_Stated task_
Write out all of the data exactly as it appears.

_Information shown_
________

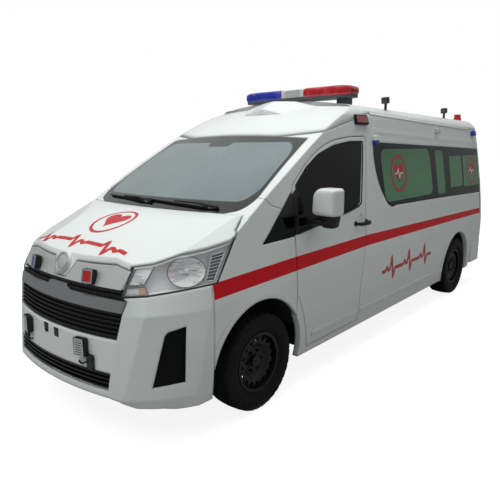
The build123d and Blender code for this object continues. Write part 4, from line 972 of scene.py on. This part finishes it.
BOWL = (0.133, 1.104)
BOWL_HALF = (0.118, 0.088)
BOWL_DEPTH = 0.050
FLUTES = 18
SLAT_PANEL = [(0.292, 1.190), (0.378, 1.206), (0.300, 1.040), (0.250, 1.040)]
INNER_LAMP = [(-0.172, 1.132), (-0.055, 1.152), (-0.122, 1.048), (-0.218, 1.040)]
TURN_LAMP = [(-0.226, 1.026), (-0.118, 1.036), (-0.098, 0.992), (-0.246, 0.982)]
AMBER_PART = [(-0.160, 1.027), (-0.122, 1.030), (-0.104, 0.997), (-0.152, 0.993)]
for side, tag in SIDES:
    facing = Vector((side * math.sin(LAMP_TURN), -math.cos(LAMP_TURN), 0))
    verts = []
    shares = (1.0, 0.93, 0.84, 0.72, 0.58, 0.44, 0.30, 0.16, 0.02)
    for share, a in product(shares, angles(FLUTES * 4)):
        flute = 0.005 * math.sin(FLUTES * a) * share * (share < 0.9)
        verts.append(lamp_point(side, BOWL[0] + BOWL_HALF[0] * share * math.cos(a),
                                BOWL[1] + BOWL_HALF[1] * share * math.sin(a),
                                0.014 + BOWL_DEPTH * (1 - share ** 2) + flute))
    faces = lattice(len(shares), FLUTES * 4)
    piece(f"lamp_bowl_{tag}", verts, faces, "bowl", smooth=True)
    rim = [(BOWL[0] + BOWL_HALF[0] * math.cos(a), BOWL[1] + BOWL_HALF[1] * math.sin(a)) for a in angles(48)]
    outlines = [lamp_outline(side, rim, 0.013, 0.0026), lamp_outline(side, INNER_LAMP, 0.013, 0.0030),
                lamp_outline(side, TURN_LAMP, 0.013, 0.0024)]
    piece(f"lamp_seams_{tag}", *merged(outlines), "black")
    bulb = lamp_point(side, *BOWL, 0.060)
    piece(f"lamp_bulb_{tag}", *lathe_mesh([(0.0, 0.017), (0.020, 0.017), (0.029, 0.013), (0.033, 0.0)],
          bulb, facing, 24), "reflector", smooth=True)
    piece(f"lamp_inner_{tag}", *lamp_patch(side, INNER_LAMP, 0.016), "bowl", slot="lens")
    piece(f"lamp_turn_{tag}", *lamp_patch(side, TURN_LAMP, 0.017), "white_lens")
    piece(f"lamp_amber_{tag}", *lamp_patch(side, AMBER_PART, 0.014, 3, 3), "amber_lens")
    # a near-black sheet behind the slats: painted shade inside the lamp
    piece(f"lamp_slat_panel_{tag}", *lamp_patch(side, SLAT_PANEL, 0.016), "void")
    a, b, c, d = (Vector(corner) for corner in SLAT_PANEL)
    slats = [lamp_outline(side, SLAT_PANEL, 0.013, 0.0022)]
    for k in range(1, 8):
        ends = [lamp_point(side, *end, 0.013) for end in (a.lerp(d, k / 8), b.lerp(c, k / 8))]
        slats.append(tube_mesh(ends, 0.0015, 6))
    piece(f"lamp_slats_{tag}", *merged(slats), "reflector")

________

_Full solution_
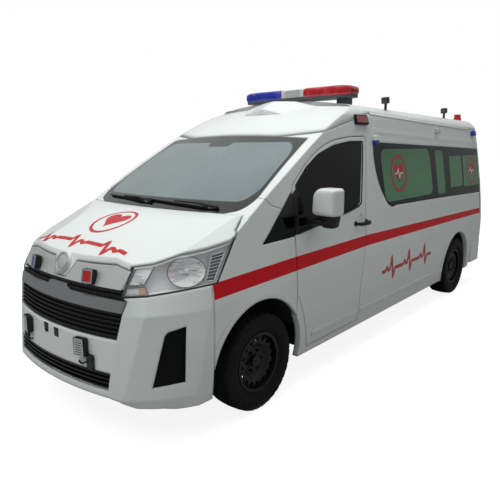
The build123d and Blender code for this object continues. Write part 4, from line 972 of scene.py on. This part finishes it.
BOWL = (0.133, 1.104)
BOWL_HALF = (0.118, 0.088)
BOWL_DEPTH = 0.050
FLUTES = 18
SLAT_PANEL = [(0.292, 1.190), (0.378, 1.206), (0.300, 1.040), (0.250, 1.040)]
INNER_LAMP = [(-0.172, 1.132), (-0.055, 1.152), (-0.122, 1.048), (-0.218, 1.040)]
TURN_LAMP = [(-0.226, 1.026), (-0.118, 1.036), (-0.098, 0.992), (-0.246, 0.982)]
AMBER_PART = [(-0.160, 1.027), (-0.122, 1.030), (-0.104, 0.997), (-0.152, 0.993)]
for side, tag in SIDES:
    facing = Vector((side * math.sin(LAMP_TURN), -math.cos(LAMP_TURN), 0))
    verts = []
    shares = (1.0, 0.93, 0.84, 0.72, 0.58, 0.44, 0.30, 0.16, 0.02)
    for share, a in product(shares, angles(FLUTES * 4)):
        flute = 0.005 * math.sin(FLUTES * a) * share * (share < 0.9)
        verts.append(lamp_point(side, BOWL[0] + BOWL_HALF[0] * share * math.cos(a),
                                BOWL[1] + BOWL_HALF[1] * share * math.sin(a),
                                0.014 + BOWL_DEPTH * (1 - share ** 2) + flute))
    faces = lattice(len(shares), FLUTES * 4)
    piece(f"lamp_bowl_{tag}", verts, faces, "bowl", smooth=True)
    rim = [(BOWL[0] + BOWL_HALF[0] * math.cos(a), BOWL[1] + BOWL_HALF[1] * math.sin(a)) for a in angles(48)]
    outlines = [lamp_outline(side, rim, 0.013, 0.0026), lamp_outline(side, INNER_LAMP, 0.013, 0.0030),
                lamp_outline(side, TURN_LAMP, 0.013, 0.0024)]
    piece(f"lamp_seams_{tag}", *merged(outlines), "black")
    bulb = lamp_point(side, *BOWL, 0.060)
    piece(f"lamp_bulb_{tag}", *lathe_mesh([(0.0, 0.017), (0.020, 0.017), (0.029, 0.013), (0.033, 0.0)],
          bulb, facing, 24), "reflector", smooth=True)
    piece(f"lamp_inner_{tag}", *lamp_patch(side, INNER_LAMP, 0.016), "bowl", slot="lens")
    piece(f"lamp_turn_{tag}", *lamp_patch(side, TURN_LAMP, 0.017), "white_lens")
    piece(f"lamp_amber_{tag}", *lamp_patch(side, AMBER_PART, 0.014, 3, 3), "amber_lens")
    # a near-black sheet behind the slats: painted shade inside the lamp
    piece(f"lamp_slat_panel_{tag}", *lamp_patch(side, SLAT_PANEL, 0.016), "void")
    a, b, c, d = (Vector(corner) for corner in SLAT_PANEL)
    slats = [lamp_outline(side, SLAT_PANEL, 0.013, 0.0022)]
    for k in range(1, 8):
        ends = [lamp_point(side, *end, 0.013) for end in (a.lerp(d, k / 8), b.lerp(c, k / 8))]
        slats.append(tube_mesh(ends, 0.0015, 6))
    piece(f"lamp_slats_{tag}", *merged(slats), "reflector")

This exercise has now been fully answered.